• WHAT TO PRODUCE: In the entries that follow, the first line to write out is the one containing "Continue the Blender", and the last is the one containing "tall, wide, power)". Reproduce that stretch exactly, with nothing before or after it.

• EXERCISE INPUTS:
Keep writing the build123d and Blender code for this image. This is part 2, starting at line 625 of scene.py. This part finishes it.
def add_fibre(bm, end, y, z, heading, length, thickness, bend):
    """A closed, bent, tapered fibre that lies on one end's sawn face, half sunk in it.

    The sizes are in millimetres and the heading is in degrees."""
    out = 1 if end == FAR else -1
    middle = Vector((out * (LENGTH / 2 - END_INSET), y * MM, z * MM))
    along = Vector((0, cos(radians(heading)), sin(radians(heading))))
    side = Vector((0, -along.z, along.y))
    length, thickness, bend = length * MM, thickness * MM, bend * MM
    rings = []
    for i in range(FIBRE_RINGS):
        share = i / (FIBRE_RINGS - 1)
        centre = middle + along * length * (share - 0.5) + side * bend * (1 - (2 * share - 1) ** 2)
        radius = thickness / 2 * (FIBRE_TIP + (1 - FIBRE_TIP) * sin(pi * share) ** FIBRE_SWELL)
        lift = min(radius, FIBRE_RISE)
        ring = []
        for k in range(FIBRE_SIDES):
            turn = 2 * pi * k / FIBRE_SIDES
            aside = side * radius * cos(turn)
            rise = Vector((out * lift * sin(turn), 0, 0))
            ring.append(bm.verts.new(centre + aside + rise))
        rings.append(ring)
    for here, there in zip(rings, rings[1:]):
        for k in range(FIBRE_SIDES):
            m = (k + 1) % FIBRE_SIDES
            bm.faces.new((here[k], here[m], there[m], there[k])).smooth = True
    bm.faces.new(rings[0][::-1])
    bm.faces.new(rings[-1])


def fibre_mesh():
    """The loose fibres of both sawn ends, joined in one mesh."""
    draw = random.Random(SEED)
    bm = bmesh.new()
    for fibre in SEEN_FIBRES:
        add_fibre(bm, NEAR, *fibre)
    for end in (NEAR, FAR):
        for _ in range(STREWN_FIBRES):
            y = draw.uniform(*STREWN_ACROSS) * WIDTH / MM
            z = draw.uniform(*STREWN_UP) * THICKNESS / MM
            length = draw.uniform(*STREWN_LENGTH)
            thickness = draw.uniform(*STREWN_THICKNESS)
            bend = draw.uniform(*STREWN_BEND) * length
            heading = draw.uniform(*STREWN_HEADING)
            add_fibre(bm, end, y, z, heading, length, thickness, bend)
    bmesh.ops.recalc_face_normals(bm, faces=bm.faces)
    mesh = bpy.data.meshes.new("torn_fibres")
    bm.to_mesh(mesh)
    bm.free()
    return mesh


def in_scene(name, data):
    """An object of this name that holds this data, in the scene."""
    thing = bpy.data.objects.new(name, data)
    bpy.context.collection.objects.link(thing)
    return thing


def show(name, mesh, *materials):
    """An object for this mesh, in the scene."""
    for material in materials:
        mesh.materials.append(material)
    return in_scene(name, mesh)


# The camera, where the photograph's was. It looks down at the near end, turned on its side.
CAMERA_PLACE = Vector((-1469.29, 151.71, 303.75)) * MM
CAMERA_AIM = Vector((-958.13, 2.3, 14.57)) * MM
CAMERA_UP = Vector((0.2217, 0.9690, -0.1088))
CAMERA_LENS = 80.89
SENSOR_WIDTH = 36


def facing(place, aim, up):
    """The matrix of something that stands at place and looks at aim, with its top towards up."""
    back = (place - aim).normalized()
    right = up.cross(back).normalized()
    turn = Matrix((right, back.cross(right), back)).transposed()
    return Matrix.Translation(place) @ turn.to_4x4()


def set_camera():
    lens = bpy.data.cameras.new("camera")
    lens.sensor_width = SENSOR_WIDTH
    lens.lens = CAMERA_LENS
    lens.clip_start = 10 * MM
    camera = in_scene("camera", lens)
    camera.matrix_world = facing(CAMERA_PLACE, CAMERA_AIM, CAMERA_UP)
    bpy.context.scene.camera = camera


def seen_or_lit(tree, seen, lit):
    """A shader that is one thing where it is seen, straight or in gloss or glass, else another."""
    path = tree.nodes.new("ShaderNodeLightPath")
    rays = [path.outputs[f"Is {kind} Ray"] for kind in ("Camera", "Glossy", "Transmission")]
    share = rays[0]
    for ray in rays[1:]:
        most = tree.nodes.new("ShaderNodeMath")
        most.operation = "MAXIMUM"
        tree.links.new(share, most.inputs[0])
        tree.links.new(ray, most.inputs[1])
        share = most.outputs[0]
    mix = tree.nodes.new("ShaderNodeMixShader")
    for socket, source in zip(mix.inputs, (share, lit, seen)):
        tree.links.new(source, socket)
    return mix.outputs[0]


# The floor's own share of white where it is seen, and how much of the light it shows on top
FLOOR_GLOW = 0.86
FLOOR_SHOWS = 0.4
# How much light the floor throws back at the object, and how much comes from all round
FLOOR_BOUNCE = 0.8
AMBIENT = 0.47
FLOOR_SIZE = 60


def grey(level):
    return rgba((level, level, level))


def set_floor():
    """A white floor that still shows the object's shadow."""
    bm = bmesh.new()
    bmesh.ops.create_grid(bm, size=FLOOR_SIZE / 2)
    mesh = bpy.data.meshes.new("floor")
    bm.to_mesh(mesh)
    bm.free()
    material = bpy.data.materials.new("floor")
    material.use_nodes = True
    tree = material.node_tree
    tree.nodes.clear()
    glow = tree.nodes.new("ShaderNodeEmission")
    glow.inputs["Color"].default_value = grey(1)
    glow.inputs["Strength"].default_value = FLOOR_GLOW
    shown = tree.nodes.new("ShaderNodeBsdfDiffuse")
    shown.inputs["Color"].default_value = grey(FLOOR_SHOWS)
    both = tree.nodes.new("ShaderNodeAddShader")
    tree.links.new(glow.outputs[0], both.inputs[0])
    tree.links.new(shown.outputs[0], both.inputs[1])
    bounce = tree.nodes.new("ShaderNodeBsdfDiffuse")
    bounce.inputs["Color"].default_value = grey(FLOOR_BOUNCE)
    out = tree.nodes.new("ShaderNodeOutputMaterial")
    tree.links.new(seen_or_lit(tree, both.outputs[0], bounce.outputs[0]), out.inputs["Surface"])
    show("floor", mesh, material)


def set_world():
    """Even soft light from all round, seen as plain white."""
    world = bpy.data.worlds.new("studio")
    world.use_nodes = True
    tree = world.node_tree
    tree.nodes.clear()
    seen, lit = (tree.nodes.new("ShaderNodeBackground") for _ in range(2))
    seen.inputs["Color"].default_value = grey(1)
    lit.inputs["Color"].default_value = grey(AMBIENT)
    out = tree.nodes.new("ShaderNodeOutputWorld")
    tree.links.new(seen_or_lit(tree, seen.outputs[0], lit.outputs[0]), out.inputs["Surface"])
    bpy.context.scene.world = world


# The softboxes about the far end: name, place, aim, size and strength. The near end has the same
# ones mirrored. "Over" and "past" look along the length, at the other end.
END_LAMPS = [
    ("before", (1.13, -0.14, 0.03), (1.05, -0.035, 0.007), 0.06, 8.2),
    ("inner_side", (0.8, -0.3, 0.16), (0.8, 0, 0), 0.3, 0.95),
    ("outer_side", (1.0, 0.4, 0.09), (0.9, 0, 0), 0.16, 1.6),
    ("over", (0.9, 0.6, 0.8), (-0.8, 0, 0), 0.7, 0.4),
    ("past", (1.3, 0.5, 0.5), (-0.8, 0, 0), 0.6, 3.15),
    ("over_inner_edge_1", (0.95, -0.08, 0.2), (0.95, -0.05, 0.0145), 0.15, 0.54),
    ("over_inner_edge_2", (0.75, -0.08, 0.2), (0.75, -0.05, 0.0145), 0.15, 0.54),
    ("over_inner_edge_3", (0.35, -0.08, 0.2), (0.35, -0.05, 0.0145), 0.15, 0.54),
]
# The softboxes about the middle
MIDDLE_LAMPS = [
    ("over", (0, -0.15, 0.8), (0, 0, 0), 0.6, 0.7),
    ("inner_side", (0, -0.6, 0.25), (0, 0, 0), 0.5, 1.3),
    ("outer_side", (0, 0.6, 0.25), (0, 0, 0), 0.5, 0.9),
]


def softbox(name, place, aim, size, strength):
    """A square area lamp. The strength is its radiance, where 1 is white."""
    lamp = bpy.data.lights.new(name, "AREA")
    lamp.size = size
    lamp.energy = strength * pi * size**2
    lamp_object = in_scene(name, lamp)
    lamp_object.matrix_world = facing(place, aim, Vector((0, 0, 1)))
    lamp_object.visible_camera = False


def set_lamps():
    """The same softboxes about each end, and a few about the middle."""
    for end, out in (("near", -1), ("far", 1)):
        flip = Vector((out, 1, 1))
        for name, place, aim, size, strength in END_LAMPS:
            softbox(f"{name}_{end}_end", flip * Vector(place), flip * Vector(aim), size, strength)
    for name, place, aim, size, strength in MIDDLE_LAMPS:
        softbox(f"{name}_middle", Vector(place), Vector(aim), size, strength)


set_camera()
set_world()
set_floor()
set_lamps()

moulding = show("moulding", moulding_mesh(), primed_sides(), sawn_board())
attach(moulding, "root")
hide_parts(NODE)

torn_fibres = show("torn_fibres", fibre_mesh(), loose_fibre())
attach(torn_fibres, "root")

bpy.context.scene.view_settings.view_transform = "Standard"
==
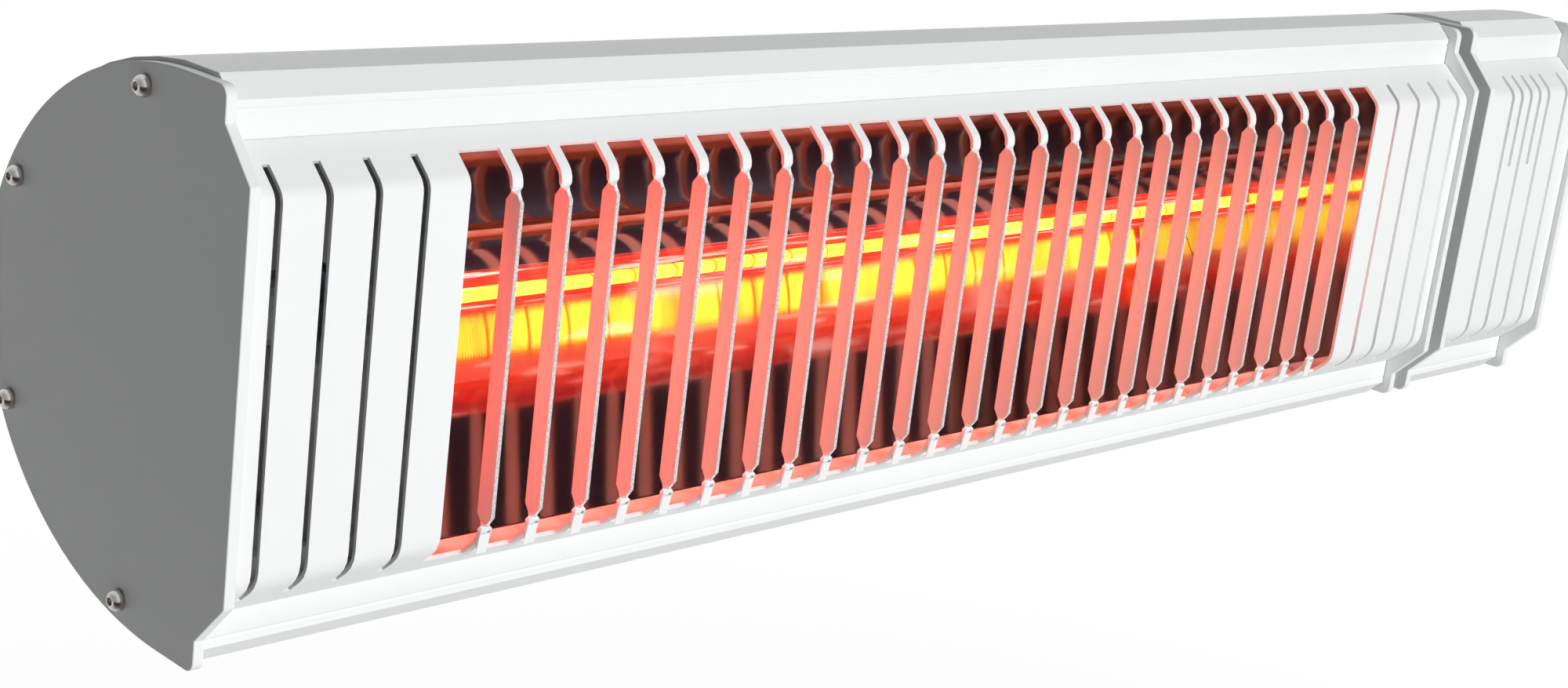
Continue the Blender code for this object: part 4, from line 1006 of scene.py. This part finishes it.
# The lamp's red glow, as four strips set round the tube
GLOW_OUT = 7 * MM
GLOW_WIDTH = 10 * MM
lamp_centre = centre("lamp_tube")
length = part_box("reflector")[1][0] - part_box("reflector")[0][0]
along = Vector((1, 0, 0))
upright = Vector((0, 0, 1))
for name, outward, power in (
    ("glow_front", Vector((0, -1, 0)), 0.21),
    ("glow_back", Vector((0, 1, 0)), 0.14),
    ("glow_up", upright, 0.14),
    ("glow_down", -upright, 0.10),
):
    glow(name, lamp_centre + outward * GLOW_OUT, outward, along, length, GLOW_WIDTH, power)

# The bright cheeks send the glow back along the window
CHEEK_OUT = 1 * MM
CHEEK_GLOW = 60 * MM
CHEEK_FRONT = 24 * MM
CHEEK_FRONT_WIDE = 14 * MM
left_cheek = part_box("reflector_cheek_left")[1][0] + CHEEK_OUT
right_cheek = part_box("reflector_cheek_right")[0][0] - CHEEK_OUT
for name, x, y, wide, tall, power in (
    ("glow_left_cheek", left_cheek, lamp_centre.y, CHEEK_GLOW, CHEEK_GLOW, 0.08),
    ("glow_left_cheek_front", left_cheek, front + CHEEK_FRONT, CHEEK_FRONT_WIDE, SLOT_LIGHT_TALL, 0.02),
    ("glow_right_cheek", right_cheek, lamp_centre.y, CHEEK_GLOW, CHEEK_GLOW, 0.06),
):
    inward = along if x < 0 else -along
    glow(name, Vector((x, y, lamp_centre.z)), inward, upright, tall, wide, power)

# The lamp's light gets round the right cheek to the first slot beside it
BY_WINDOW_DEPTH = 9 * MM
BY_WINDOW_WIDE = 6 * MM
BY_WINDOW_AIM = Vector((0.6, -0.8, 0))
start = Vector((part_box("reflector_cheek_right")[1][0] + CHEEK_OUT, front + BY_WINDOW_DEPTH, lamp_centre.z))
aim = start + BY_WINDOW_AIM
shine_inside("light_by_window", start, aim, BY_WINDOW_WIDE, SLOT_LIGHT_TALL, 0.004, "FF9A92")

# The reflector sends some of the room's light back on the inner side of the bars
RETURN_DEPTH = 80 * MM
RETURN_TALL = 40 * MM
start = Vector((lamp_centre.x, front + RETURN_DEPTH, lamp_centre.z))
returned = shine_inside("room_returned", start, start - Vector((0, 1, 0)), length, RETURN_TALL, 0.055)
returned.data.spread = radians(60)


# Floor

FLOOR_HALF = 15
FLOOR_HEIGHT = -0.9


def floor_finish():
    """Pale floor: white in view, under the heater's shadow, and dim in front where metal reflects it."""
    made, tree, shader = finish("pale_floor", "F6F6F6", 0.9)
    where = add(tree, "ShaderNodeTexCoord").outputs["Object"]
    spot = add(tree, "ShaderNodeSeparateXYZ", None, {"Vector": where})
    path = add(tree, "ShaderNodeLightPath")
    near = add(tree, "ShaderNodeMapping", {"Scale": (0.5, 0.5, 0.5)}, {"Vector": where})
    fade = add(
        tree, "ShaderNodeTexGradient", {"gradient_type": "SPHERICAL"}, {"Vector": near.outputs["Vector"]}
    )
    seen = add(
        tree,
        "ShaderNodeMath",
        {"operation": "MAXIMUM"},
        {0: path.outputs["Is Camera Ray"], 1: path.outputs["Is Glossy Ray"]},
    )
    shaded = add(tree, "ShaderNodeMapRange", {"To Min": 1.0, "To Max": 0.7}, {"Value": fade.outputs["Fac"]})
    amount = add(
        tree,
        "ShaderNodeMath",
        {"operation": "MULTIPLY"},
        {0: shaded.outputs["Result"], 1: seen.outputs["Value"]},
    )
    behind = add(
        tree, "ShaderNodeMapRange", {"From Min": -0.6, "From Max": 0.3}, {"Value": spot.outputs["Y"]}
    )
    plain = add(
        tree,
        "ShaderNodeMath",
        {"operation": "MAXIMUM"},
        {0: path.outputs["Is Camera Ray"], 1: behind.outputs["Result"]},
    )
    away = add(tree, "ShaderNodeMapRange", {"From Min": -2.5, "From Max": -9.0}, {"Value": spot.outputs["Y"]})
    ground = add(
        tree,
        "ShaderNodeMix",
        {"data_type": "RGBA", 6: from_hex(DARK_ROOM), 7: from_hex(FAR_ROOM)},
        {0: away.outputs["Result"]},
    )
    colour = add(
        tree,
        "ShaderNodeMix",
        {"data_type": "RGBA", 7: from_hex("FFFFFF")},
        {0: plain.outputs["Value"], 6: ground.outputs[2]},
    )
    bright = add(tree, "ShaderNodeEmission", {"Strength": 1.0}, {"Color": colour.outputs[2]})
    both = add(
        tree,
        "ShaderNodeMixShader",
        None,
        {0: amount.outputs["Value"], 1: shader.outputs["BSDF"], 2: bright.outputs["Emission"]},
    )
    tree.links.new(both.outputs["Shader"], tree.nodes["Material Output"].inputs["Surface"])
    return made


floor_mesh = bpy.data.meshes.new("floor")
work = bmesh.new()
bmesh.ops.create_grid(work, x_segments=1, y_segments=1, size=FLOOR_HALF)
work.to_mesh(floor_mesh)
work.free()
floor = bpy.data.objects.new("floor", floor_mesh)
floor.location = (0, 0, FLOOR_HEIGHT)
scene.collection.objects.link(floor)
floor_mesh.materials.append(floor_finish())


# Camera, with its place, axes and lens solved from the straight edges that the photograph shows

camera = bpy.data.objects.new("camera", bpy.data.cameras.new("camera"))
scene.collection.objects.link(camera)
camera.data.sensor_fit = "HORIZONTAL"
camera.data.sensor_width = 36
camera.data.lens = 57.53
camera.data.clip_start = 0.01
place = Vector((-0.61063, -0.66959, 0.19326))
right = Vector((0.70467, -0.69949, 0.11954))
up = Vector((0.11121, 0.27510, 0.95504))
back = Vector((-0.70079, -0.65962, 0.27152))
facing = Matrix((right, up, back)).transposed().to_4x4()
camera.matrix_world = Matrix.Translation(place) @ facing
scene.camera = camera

• ANSWER BELOW:
Continue the Blender code for this object: part 4, from line 1006 of scene.py. This part finishes it.
# The lamp's red glow, as four strips set round the tube
GLOW_OUT = 7 * MM
GLOW_WIDTH = 10 * MM
lamp_centre = centre("lamp_tube")
length = part_box("reflector")[1][0] - part_box("reflector")[0][0]
along = Vector((1, 0, 0))
upright = Vector((0, 0, 1))
for name, outward, power in (
    ("glow_front", Vector((0, -1, 0)), 0.21),
    ("glow_back", Vector((0, 1, 0)), 0.14),
    ("glow_up", upright, 0.14),
    ("glow_down", -upright, 0.10),
):
    glow(name, lamp_centre + outward * GLOW_OUT, outward, along, length, GLOW_WIDTH, power)

# The bright cheeks send the glow back along the window
CHEEK_OUT = 1 * MM
CHEEK_GLOW = 60 * MM
CHEEK_FRONT = 24 * MM
CHEEK_FRONT_WIDE = 14 * MM
left_cheek = part_box("reflector_cheek_left")[1][0] + CHEEK_OUT
right_cheek = part_box("reflector_cheek_right")[0][0] - CHEEK_OUT
for name, x, y, wide, tall, power in (
    ("glow_left_cheek", left_cheek, lamp_centre.y, CHEEK_GLOW, CHEEK_GLOW, 0.08),
    ("glow_left_cheek_front", left_cheek, front + CHEEK_FRONT, CHEEK_FRONT_WIDE, SLOT_LIGHT_TALL, 0.02),
    ("glow_right_cheek", right_cheek, lamp_centre.y, CHEEK_GLOW, CHEEK_GLOW, 0.06),
):
    inward = along if x < 0 else -along
    glow(name, Vector((x, y, lamp_centre.z)), inward, upright, tall, wide, power)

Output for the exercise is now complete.